Continuing the overtures to Pyongyang, Mr Bridges said Seoul might look to organise a summit with Kim Jong-un, although not before the celebrations in April to mark the 100th anniversary of the birth of Kim Il-sung, North Korea's long-serving first leader.

"It might be something they try for next summer, so something can be done before Lee steps down," he said.

But not everyone in South Korea is looking to mend fences, with a group of North Korean defectors gathering yesterday near the border to launch balloons said to contain thousands of leaflets denouncing the handing of the North Korean leadership to Kim Jong-un.

Yet with Pyongyang appearing stable, South Korean stocks and the currency, the won, rose yesterday.

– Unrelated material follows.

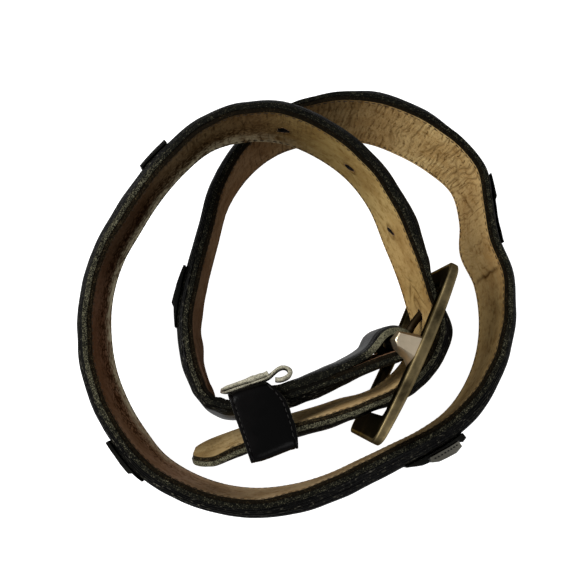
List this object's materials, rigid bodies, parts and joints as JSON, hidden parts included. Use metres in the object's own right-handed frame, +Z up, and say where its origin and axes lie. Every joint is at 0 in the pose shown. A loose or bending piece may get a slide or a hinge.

This follows falls amid uncertainty after Monday's announcement that Mr Kim had died on Saturday.

Similarly, there was little sign of anxiety on the streets of Seoul yesterday, with commuters in the bustling city of 10.4 million, which lies 50 kilometres south of the border with North Korea, going about their business as normal.

"Most Koreans don't worry about safety. They are worried about the American exchange markets and the European markets," said Noh Sung-wo, 46, a manager in the car industry.

So-rim Lee, 29, a doctoral student who recently returned to South Korea after six years in the US and UK, said the leadership change was less of a cause for worry than that in 1994, when Kim Il-sung died. "I don't think there's going to be that horror or terror regarding communism like people talked about in the 1990s," she said.

Amid speculation over how the new North Korean leadership might act with respect to its southern neighbour, Paik Hak-soon, a senior fellow at the Seoul think tank, the Sejong Institute, said South Korea's moves towards rapprochement would remain "cautious".

"They're using this opportunity but not that aggressively," he said.